The Mac Mini will fit in small spaces, but may be difficult to upgrade.
Though smaller than a lunch box, Apple's Mac Mini doesn't want for computing power. In my tests of a $673 shipping unit equipped with a 1.25-GHz G4 processor, 512MB of RAM, a combination CD-RW/DVD-ROM drive, and built-in 802.11g Wi-Fi and Bluetooth, it handled most tasks gracefully, without hesitating or freezing. I even opened and switched among a half-dozen applications without any system slowness.

But I'm not convinced that Apple's $499 base configuration model, which includes just 256MB of RAM, would manage task switching or large files as nimbly as my test system. The base model lacks built-in wireless, too.
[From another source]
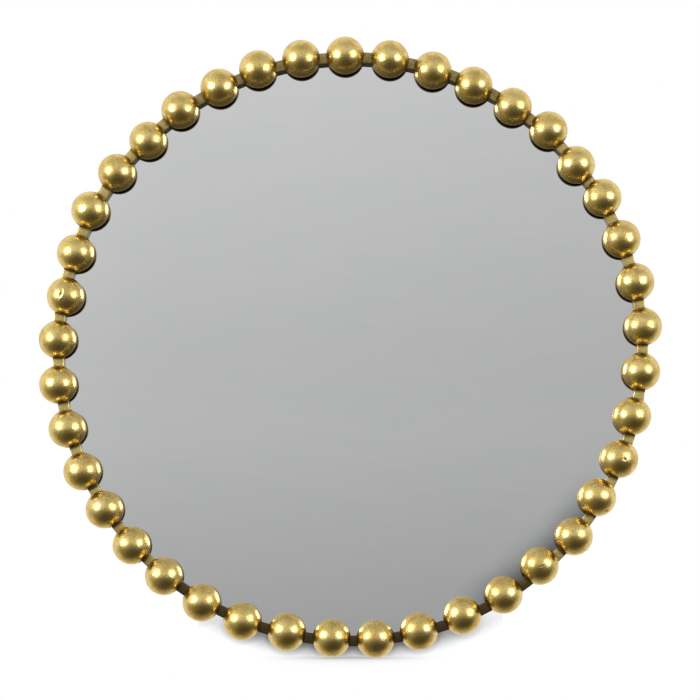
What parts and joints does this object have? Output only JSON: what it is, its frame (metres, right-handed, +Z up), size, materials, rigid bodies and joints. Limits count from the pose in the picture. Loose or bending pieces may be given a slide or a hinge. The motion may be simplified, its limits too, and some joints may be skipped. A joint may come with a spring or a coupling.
{
  "type": "round wall mirror",
  "caption": "Round flat wall mirror framed by a ring of hollow gilt balls on a flat metal hoop, with swinging D-ring hangers and turn buttons behind.",
  "frame": {"origin": "centre of the ring on the wall plane, which is the rear rim of the band", "axes": "+Z up, the glass faces -Y and the wall lies towards +Y, +X to the right of someone who faces the mirror"},
  "size_m": [0.8169, 0.0625, 0.8157],
  "materials": {
    "antique_gold": "rubbed antique gold leaf",
    "black_steel": "satin",
    "mirror": "silvered behind",
    "packing_card": "matte",
    "fibreboard": "raw board",
    "zinc_steel": "bright zinc"
  },
  "bodies": {
    "root": {"ball_01": "antique_gold", "ball_02": "antique_gold", "ball_03": "antique_gold", "ball_04": "antique_gold", "ball_05": "antique_gold", "ball_06": "antique_gold", "ball_07": "antique_gold", "ball_08": "antique_gold", "ball_09": "antique_gold", "ball_10": "antique_gold", "ball_11": "antique_gold", "ball_12": "antique_gold", "ball_13": "antique_gold", "ball_14": "antique_gold", "ball_15": "antique_gold", "ball_16": "antique_gold", "ball_17": "antique_gold", "ball_18": "antique_gold", "ball_19": "antique_gold", "ball_20": "antique_gold", "ball_21": "antique_gold", "ball_22": "antique_gold", "ball_23": "antique_gold", "ball_24": "antique_gold", "ball_25": "antique_gold", "ball_26": "antique_gold", "ball_27": "antique_gold", "ball_28": "antique_gold", "ball_29": "antique_gold", "ball_30": "antique_gold", "ball_31": "antique_gold", "ball_32": "antique_gold", "ball_33": "antique_gold", "ball_34": "antique_gold", "ball_35": "antique_gold", "ball_36": "antique_gold", "ball_37": "antique_gold", "ball_38": "antique_gold", "ball_39": "antique_gold", "ball_40": "antique_gold", "ball_41": "antique_gold", "hoop": "antique_gold", "rim_band": "antique_gold", "rebate_ring": "black_steel", "mirror_glass": "mirror", "packing_sheet": "packing_card", "back_board": "fibreboard", "turn_button_screws": "zinc_steel", "hanger_strap_left": "zinc_steel", "hanger_strap_right": "zinc_steel", "hanger_screws": "zinc_steel"},
    "turn_button_1": {"turn_button_1": "zinc_steel"},
    "turn_button_2": {"turn_button_2": "zinc_steel"},
    "turn_button_3": {"turn_button_3": "zinc_steel"},
    "turn_button_4": {"turn_button_4": "zinc_steel"},
    "turn_button_5": {"turn_button_5": "zinc_steel"},
    "turn_button_6": {"turn_button_6": "zinc_steel"},
    "d_ring_left": {"d_ring_left": "zinc_steel"},
    "d_ring_right": {"d_ring_right": "zinc_steel"}
  },
  "joints": [
    {"name": "turn_button_1_turn", "type": "hinge", "parent": "root", "child": "turn_button_1", "pos_m": [0.19182, -0.0085, 0.33224], "axis": [0, 1, 0], "range_deg": [-90, 90]},
    {"name": "turn_button_2_turn", "type": "hinge", "parent": "root", "child": "turn_button_2", "pos_m": [0.38364, -0.0085, 0], "axis": [0, 1, 0], "range_deg": [-90, 90]},
    {"name": "turn_button_3_turn", "type": "hinge", "parent": "root", "child": "turn_button_3", "pos_m": [0.19182, -0.0085, -0.33224], "axis": [0, 1, 0], "range_deg": [-90, 90]},
    {"name": "turn_button_4_turn", "type": "hinge", "parent": "root", "child": "turn_button_4", "pos_m": [-0.19182, -0.0085, -0.33224], "axis": [0, 1, 0], "range_deg": [-90, 90]},
    {"name": "turn_button_5_turn", "type": "hinge", "parent": "root", "child": "turn_button_5", "pos_m": [-0.38364, -0.0085, 0], "axis": [0, 1, 0], "range_deg": [-90, 90]},
    {"name": "turn_button_6_turn", "type": "hinge", "parent": "root", "child": "turn_button_6", "pos_m": [-0.19182, -0.0085, 0.33224], "axis": [0, 1, 0], "range_deg": [-90, 90]},
    {"name": "d_ring_left_swing", "type": "hinge", "parent": "root", "child": "d_ring_left", "pos_m": [-0.20875, -0.00555, 0.23911], "axis": [1, 0, 0], "range_deg": [0, 165]},
    {"name": "d_ring_right_swing", "type": "hinge", "parent": "root", "child": "d_ring_right", "pos_m": [0.20875, -0.00555, 0.23911], "axis": [1, 0, 0], "range_deg": [0, 165]}
  ]
}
For my money, the upgrades are worth the extra $174. It is possible to upgrade the Mini later, but it can be a tricky job.

My test machine played a DVD movie at full screen size without a hitch, though you'll certainly want to spring for a set of good speakers or headphones to use with it--the sound through the unit's single built-in speaker was way too low. When piped through a decent pair of headphones connected to the audio port, the audio was great. To bring such improved audio into the Mac Mini, you will need to spring for something like Griffin Technologies' IMic, which connects to a USB port.

Put to the Test

The only time the Mac Mini hiccupped was when I opened two large (15MB and 111MB) pictures in IPhoto. I watched the "processing" icon for a good 10 seconds before either image would open, and switching among photos was a little sluggish.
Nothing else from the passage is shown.